## Start Source material
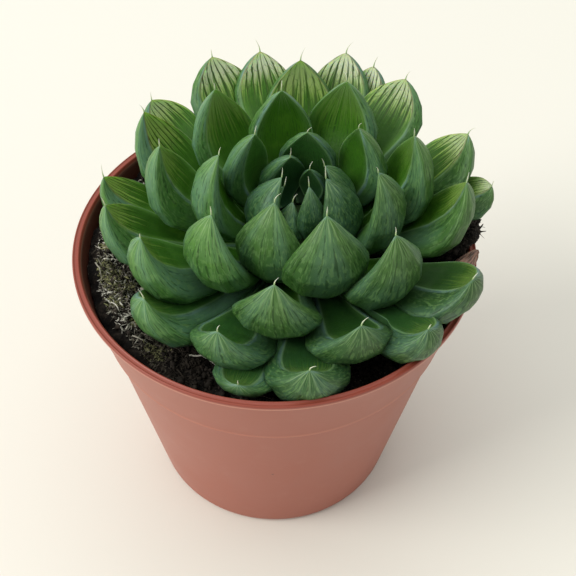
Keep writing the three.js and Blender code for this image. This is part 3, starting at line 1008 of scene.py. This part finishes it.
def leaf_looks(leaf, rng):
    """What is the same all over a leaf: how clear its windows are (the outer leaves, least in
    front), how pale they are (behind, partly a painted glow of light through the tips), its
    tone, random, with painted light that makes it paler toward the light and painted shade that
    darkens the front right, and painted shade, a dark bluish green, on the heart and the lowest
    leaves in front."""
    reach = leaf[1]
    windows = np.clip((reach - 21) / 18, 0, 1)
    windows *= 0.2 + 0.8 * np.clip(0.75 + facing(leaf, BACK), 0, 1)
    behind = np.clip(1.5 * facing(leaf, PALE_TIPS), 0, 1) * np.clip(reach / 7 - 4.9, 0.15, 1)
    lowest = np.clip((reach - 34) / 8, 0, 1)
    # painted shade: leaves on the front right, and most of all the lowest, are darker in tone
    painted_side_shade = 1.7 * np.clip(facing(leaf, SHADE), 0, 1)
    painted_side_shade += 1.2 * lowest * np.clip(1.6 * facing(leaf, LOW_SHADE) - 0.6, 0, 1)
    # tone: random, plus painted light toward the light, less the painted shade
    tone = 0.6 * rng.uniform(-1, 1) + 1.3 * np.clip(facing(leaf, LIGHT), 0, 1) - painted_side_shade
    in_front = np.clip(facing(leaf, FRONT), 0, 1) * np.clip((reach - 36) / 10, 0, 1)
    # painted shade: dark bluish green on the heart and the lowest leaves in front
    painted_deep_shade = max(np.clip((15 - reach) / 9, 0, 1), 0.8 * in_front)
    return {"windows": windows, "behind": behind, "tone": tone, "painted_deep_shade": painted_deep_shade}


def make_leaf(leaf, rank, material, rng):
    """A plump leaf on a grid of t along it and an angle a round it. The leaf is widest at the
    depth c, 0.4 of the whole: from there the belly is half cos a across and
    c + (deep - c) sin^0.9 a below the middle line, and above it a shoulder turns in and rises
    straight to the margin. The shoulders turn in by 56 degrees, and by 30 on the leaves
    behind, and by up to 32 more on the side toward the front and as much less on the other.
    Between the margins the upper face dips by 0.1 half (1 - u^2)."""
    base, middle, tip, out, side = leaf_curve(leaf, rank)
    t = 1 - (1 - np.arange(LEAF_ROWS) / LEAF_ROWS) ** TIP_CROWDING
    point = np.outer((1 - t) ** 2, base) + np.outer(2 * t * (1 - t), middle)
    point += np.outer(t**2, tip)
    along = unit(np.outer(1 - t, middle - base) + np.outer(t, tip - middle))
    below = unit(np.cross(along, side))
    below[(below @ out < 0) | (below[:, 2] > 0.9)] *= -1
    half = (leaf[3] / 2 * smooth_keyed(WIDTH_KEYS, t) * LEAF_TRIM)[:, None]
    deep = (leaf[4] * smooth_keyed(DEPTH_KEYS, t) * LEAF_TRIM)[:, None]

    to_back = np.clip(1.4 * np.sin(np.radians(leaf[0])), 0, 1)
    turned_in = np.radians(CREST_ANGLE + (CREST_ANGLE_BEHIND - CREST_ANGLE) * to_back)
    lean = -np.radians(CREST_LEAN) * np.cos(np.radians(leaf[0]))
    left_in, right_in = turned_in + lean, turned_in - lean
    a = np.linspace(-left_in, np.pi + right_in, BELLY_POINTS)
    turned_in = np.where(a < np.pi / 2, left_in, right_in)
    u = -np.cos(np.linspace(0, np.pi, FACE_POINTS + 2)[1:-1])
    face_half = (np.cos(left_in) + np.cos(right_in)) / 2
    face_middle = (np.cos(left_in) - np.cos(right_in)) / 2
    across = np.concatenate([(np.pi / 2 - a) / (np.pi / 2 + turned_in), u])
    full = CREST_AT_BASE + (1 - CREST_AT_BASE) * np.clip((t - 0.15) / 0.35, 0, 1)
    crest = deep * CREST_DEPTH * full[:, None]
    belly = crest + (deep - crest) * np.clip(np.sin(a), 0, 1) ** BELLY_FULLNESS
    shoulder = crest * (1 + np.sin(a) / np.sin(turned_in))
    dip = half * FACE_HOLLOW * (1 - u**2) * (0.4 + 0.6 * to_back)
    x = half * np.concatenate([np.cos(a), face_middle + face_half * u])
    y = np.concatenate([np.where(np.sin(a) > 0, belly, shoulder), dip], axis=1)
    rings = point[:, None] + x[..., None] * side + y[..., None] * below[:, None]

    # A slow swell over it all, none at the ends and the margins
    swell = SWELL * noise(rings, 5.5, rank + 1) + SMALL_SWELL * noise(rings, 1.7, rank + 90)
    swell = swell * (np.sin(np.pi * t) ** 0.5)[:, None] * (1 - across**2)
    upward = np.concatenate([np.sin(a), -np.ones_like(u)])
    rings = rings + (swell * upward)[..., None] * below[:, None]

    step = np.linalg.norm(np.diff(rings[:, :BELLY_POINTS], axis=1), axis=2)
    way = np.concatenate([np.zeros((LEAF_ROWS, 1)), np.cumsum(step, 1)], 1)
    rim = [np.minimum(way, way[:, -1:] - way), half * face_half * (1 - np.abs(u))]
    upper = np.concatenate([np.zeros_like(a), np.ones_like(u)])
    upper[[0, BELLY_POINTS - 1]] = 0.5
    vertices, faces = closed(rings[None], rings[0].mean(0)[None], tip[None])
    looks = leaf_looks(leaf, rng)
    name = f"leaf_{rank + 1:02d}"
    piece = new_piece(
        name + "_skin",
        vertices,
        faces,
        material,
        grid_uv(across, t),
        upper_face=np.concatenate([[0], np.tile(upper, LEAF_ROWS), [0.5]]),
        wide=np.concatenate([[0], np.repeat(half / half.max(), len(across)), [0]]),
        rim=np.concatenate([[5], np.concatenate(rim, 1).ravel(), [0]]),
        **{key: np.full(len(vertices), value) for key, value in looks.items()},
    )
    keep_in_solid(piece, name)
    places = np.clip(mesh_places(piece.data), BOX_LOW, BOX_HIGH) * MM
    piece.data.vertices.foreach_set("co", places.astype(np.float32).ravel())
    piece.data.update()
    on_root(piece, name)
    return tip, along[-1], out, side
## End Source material
_Task to complete_. All the data must be duplicated exactly, with nothing added or removed.

_Result_.
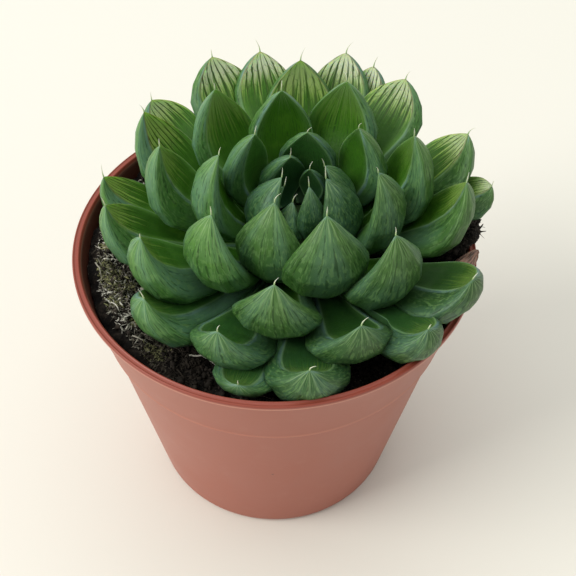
Keep writing the three.js and Blender code for this image. This is part 3, starting at line 1008 of scene.py. This part finishes it.
def leaf_looks(leaf, rng):
    """What is the same all over a leaf: how clear its windows are (the outer leaves, least in
    front), how pale they are (behind, partly a painted glow of light through the tips), its
    tone, random, with painted light that makes it paler toward the light and painted shade that
    darkens the front right, and painted shade, a dark bluish green, on the heart and the lowest
    leaves in front."""
    reach = leaf[1]
    windows = np.clip((reach - 21) / 18, 0, 1)
    windows *= 0.2 + 0.8 * np.clip(0.75 + facing(leaf, BACK), 0, 1)
    behind = np.clip(1.5 * facing(leaf, PALE_TIPS), 0, 1) * np.clip(reach / 7 - 4.9, 0.15, 1)
    lowest = np.clip((reach - 34) / 8, 0, 1)
    # painted shade: leaves on the front right, and most of all the lowest, are darker in tone
    painted_side_shade = 1.7 * np.clip(facing(leaf, SHADE), 0, 1)
    painted_side_shade += 1.2 * lowest * np.clip(1.6 * facing(leaf, LOW_SHADE) - 0.6, 0, 1)
    # tone: random, plus painted light toward the light, less the painted shade
    tone = 0.6 * rng.uniform(-1, 1) + 1.3 * np.clip(facing(leaf, LIGHT), 0, 1) - painted_side_shade
    in_front = np.clip(facing(leaf, FRONT), 0, 1) * np.clip((reach - 36) / 10, 0, 1)
    # painted shade: dark bluish green on the heart and the lowest leaves in front
    painted_deep_shade = max(np.clip((15 - reach) / 9, 0, 1), 0.8 * in_front)
    return {"windows": windows, "behind": behind, "tone": tone, "painted_deep_shade": painted_deep_shade}


def make_leaf(leaf, rank, material, rng):
    """A plump leaf on a grid of t along it and an angle a round it. The leaf is widest at the
    depth c, 0.4 of the whole: from there the belly is half cos a across and
    c + (deep - c) sin^0.9 a below the middle line, and above it a shoulder turns in and rises
    straight to the margin. The shoulders turn in by 56 degrees, and by 30 on the leaves
    behind, and by up to 32 more on the side toward the front and as much less on the other.
    Between the margins the upper face dips by 0.1 half (1 - u^2)."""
    base, middle, tip, out, side = leaf_curve(leaf, rank)
    t = 1 - (1 - np.arange(LEAF_ROWS) / LEAF_ROWS) ** TIP_CROWDING
    point = np.outer((1 - t) ** 2, base) + np.outer(2 * t * (1 - t), middle)
    point += np.outer(t**2, tip)
    along = unit(np.outer(1 - t, middle - base) + np.outer(t, tip - middle))
    below = unit(np.cross(along, side))
    below[(below @ out < 0) | (below[:, 2] > 0.9)] *= -1
    half = (leaf[3] / 2 * smooth_keyed(WIDTH_KEYS, t) * LEAF_TRIM)[:, None]
    deep = (leaf[4] * smooth_keyed(DEPTH_KEYS, t) * LEAF_TRIM)[:, None]

    to_back = np.clip(1.4 * np.sin(np.radians(leaf[0])), 0, 1)
    turned_in = np.radians(CREST_ANGLE + (CREST_ANGLE_BEHIND - CREST_ANGLE) * to_back)
    lean = -np.radians(CREST_LEAN) * np.cos(np.radians(leaf[0]))
    left_in, right_in = turned_in + lean, turned_in - lean
    a = np.linspace(-left_in, np.pi + right_in, BELLY_POINTS)
    turned_in = np.where(a < np.pi / 2, left_in, right_in)
    u = -np.cos(np.linspace(0, np.pi, FACE_POINTS + 2)[1:-1])
    face_half = (np.cos(left_in) + np.cos(right_in)) / 2
    face_middle = (np.cos(left_in) - np.cos(right_in)) / 2
    across = np.concatenate([(np.pi / 2 - a) / (np.pi / 2 + turned_in), u])
    full = CREST_AT_BASE + (1 - CREST_AT_BASE) * np.clip((t - 0.15) / 0.35, 0, 1)
    crest = deep * CREST_DEPTH * full[:, None]
    belly = crest + (deep - crest) * np.clip(np.sin(a), 0, 1) ** BELLY_FULLNESS
    shoulder = crest * (1 + np.sin(a) / np.sin(turned_in))
    dip = half * FACE_HOLLOW * (1 - u**2) * (0.4 + 0.6 * to_back)
    x = half * np.concatenate([np.cos(a), face_middle + face_half * u])
    y = np.concatenate([np.where(np.sin(a) > 0, belly, shoulder), dip], axis=1)
    rings = point[:, None] + x[..., None] * side + y[..., None] * below[:, None]

    # A slow swell over it all, none at the ends and the margins
    swell = SWELL * noise(rings, 5.5, rank + 1) + SMALL_SWELL * noise(rings, 1.7, rank + 90)
    swell = swell * (np.sin(np.pi * t) ** 0.5)[:, None] * (1 - across**2)
    upward = np.concatenate([np.sin(a), -np.ones_like(u)])
    rings = rings + (swell * upward)[..., None] * below[:, None]

    step = np.linalg.norm(np.diff(rings[:, :BELLY_POINTS], axis=1), axis=2)
    way = np.concatenate([np.zeros((LEAF_ROWS, 1)), np.cumsum(step, 1)], 1)
    rim = [np.minimum(way, way[:, -1:] - way), half * face_half * (1 - np.abs(u))]
    upper = np.concatenate([np.zeros_like(a), np.ones_like(u)])
    upper[[0, BELLY_POINTS - 1]] = 0.5
    vertices, faces = closed(rings[None], rings[0].mean(0)[None], tip[None])
    looks = leaf_looks(leaf, rng)
    name = f"leaf_{rank + 1:02d}"
    piece = new_piece(
        name + "_skin",
        vertices,
        faces,
        material,
        grid_uv(across, t),
        upper_face=np.concatenate([[0], np.tile(upper, LEAF_ROWS), [0.5]]),
        wide=np.concatenate([[0], np.repeat(half / half.max(), len(across)), [0]]),
        rim=np.concatenate([[5], np.concatenate(rim, 1).ravel(), [0]]),
        **{key: np.full(len(vertices), value) for key, value in looks.items()},
    )
    keep_in_solid(piece, name)
    places = np.clip(mesh_places(piece.data), BOX_LOW, BOX_HIGH) * MM
    piece.data.vertices.foreach_set("co", places.astype(np.float32).ravel())
    piece.data.update()
    on_root(piece, name)
    return tip, along[-1], out, side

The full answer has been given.